+++ RECORDED INFORMATION

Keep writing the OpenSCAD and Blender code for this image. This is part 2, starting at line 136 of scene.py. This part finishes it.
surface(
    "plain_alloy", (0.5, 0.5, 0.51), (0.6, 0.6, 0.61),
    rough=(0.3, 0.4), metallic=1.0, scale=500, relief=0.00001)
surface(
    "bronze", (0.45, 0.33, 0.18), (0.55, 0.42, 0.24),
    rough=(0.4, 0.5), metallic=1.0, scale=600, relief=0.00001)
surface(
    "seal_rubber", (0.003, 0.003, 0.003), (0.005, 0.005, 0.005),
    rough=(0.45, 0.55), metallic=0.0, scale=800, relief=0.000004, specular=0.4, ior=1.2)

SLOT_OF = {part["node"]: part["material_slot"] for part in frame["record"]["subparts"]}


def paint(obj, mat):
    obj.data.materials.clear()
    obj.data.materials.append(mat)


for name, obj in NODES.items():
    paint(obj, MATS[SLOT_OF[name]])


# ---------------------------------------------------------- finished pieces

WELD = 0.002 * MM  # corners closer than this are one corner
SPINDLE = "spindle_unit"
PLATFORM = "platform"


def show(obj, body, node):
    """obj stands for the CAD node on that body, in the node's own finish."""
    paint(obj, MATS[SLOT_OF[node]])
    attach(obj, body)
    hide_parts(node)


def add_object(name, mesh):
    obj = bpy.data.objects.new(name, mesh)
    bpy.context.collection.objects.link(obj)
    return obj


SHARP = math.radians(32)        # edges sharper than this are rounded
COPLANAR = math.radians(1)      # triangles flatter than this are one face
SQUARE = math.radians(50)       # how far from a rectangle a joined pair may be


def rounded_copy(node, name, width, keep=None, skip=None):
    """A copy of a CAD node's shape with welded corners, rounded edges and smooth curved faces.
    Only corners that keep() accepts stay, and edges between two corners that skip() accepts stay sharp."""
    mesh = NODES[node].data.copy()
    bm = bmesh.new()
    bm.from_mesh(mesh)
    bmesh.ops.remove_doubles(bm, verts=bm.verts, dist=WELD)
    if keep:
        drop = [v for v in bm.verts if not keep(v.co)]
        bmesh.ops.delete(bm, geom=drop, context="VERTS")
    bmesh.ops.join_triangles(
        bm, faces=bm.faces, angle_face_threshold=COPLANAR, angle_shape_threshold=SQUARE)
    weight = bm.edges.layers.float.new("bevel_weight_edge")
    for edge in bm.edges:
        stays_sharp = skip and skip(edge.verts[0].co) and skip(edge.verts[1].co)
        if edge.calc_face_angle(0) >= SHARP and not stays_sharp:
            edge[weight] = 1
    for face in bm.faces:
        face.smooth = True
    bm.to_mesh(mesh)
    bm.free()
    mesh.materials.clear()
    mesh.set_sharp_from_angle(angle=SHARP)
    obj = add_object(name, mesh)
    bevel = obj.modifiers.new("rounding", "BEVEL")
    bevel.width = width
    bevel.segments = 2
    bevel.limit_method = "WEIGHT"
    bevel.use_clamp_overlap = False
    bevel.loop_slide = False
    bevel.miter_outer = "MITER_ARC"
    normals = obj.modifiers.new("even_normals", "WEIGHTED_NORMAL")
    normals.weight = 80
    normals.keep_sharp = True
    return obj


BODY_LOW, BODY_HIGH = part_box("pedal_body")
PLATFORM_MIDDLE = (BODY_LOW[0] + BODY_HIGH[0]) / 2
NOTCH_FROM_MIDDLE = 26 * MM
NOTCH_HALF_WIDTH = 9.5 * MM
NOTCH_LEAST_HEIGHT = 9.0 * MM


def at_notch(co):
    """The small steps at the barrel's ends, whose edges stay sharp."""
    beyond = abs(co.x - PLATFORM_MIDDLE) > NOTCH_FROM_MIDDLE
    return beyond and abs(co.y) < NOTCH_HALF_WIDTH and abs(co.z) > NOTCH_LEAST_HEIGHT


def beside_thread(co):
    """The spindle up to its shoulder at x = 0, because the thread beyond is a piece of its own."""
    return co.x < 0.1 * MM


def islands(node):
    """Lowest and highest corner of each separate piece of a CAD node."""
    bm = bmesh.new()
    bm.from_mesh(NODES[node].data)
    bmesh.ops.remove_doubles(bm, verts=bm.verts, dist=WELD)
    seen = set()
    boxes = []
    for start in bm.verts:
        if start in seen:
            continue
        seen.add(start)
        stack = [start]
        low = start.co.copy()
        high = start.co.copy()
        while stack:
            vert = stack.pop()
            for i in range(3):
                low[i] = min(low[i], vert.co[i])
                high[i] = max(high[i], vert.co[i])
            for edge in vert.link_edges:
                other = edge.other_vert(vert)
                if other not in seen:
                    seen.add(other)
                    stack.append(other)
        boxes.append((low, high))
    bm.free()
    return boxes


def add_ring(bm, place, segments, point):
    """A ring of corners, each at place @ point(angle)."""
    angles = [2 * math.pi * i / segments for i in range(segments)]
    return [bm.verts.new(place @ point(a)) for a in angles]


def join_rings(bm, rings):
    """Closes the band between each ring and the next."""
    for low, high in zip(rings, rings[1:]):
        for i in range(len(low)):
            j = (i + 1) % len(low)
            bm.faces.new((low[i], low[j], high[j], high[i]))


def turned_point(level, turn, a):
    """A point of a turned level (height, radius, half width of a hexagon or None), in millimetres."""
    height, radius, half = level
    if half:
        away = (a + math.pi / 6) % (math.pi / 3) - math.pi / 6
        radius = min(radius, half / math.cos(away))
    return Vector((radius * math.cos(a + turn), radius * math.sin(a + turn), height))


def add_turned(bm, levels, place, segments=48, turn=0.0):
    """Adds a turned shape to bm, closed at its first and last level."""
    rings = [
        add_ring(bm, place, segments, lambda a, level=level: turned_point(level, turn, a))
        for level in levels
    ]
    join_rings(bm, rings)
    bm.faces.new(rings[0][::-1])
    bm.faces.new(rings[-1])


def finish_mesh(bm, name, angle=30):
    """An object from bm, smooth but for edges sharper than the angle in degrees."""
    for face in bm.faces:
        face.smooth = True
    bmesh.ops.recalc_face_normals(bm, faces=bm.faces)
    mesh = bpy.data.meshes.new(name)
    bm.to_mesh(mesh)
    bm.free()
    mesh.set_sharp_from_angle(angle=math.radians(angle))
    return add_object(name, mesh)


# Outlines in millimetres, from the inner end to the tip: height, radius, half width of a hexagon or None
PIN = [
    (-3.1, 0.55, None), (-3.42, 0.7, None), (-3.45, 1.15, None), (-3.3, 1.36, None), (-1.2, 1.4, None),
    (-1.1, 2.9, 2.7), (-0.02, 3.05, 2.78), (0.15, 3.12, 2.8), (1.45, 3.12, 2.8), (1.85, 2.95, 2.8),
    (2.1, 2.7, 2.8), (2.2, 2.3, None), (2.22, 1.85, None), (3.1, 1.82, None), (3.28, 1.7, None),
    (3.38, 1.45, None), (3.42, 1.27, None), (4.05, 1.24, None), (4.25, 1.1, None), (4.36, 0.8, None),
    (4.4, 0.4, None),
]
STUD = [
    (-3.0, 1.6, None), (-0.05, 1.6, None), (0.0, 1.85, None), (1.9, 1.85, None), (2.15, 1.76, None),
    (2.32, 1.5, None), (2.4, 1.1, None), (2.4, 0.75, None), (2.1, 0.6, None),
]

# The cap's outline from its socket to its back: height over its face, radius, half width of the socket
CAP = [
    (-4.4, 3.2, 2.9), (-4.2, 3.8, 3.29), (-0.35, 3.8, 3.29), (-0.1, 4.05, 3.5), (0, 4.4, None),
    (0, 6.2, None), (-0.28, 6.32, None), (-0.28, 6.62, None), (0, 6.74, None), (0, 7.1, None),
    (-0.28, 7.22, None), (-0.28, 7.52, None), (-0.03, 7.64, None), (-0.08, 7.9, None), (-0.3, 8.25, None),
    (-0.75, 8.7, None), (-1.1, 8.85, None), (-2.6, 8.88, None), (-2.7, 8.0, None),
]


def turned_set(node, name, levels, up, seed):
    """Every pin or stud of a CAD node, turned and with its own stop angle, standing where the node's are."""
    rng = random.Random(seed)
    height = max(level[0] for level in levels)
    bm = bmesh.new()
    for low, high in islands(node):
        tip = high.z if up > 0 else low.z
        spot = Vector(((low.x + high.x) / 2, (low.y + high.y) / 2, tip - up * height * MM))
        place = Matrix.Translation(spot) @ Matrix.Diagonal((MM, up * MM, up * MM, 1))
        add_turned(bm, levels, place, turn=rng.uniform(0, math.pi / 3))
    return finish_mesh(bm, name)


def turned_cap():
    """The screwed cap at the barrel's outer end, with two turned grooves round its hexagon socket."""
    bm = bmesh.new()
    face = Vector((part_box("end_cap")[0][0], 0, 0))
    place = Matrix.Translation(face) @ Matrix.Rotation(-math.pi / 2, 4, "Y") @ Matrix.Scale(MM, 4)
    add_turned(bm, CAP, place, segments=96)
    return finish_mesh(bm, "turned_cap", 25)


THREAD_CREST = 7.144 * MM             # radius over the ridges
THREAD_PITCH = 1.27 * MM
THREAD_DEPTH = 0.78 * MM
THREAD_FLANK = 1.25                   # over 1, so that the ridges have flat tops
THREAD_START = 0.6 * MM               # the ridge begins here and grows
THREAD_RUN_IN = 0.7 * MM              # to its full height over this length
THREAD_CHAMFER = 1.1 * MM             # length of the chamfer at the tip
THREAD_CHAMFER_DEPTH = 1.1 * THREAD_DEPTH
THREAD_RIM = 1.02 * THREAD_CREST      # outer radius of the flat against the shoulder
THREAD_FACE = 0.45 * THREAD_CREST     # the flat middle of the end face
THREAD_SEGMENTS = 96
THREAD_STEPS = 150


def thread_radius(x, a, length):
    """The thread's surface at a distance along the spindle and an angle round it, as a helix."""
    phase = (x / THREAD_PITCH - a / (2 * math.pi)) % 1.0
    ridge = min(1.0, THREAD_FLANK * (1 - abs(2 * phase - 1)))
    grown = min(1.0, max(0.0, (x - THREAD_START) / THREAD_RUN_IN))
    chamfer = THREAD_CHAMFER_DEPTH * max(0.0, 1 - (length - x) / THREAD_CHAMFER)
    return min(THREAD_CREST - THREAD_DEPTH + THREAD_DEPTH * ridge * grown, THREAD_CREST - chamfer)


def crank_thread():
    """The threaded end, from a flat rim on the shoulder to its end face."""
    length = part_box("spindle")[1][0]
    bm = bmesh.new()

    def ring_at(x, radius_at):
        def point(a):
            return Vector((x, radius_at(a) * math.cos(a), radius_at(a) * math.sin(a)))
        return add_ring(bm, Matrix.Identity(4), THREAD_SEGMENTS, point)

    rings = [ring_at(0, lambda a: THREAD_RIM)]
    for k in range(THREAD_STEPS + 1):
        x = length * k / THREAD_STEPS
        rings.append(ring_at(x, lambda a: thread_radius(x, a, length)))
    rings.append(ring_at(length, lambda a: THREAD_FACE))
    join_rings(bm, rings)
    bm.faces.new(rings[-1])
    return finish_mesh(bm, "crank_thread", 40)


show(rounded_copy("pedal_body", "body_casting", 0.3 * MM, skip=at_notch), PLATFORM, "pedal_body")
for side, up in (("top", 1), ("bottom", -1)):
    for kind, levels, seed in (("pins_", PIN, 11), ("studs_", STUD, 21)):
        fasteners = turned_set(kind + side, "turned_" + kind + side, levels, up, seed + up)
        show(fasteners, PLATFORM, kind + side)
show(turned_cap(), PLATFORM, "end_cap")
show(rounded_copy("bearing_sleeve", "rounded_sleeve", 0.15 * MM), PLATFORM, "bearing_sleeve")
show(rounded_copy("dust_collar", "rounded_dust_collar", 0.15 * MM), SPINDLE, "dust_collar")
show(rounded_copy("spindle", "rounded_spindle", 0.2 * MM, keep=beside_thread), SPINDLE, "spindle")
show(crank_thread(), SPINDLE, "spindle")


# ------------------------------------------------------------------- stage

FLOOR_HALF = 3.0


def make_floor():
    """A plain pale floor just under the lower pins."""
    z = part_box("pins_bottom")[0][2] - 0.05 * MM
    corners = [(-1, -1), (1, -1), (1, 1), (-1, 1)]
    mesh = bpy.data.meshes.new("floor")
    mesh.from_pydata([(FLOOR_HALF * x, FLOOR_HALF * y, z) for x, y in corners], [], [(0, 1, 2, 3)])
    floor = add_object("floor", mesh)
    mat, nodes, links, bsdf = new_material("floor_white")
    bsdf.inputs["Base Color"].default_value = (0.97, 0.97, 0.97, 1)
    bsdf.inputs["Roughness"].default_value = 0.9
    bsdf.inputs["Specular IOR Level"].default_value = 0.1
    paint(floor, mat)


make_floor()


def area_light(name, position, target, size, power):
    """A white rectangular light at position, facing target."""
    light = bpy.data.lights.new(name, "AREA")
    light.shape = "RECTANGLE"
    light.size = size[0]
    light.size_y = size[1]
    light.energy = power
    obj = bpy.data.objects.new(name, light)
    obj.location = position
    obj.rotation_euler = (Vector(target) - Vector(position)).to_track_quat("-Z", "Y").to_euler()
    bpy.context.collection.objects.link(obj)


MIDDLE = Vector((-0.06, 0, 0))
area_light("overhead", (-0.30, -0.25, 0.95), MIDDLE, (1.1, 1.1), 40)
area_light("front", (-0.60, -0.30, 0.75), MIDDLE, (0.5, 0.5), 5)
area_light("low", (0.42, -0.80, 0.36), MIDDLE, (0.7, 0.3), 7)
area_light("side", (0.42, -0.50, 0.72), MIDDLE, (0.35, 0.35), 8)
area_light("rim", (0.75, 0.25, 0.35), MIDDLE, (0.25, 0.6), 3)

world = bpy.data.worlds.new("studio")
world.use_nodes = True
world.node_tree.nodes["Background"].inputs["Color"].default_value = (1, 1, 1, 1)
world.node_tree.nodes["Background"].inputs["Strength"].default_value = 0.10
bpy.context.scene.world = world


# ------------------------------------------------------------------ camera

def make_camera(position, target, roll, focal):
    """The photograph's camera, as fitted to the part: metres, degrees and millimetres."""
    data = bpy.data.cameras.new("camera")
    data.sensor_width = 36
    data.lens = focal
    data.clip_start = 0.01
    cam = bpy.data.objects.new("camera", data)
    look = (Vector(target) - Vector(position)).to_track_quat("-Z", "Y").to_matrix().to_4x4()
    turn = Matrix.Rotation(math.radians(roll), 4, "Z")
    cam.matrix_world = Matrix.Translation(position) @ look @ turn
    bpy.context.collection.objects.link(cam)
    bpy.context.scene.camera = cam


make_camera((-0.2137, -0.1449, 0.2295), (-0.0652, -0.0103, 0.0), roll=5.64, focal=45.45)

++++++

▸ PROBLEM: Return exactly the lines from the line that has "attach(obj, body)" to the line that has "SQUARE = math.radians(50)", both of them included.

▸ EXERCISE SOLUTION:
    attach(obj, body)
    hide_parts(node)


def add_object(name, mesh):
    obj = bpy.data.objects.new(name, mesh)
    bpy.context.collection.objects.link(obj)
    return obj


SHARP = math.radians(32)        # edges sharper than this are rounded
COPLANAR = math.radians(1)      # triangles flatter than this are one face
SQUARE = math.radians(50)       # how far from a rectangle a joined pair may be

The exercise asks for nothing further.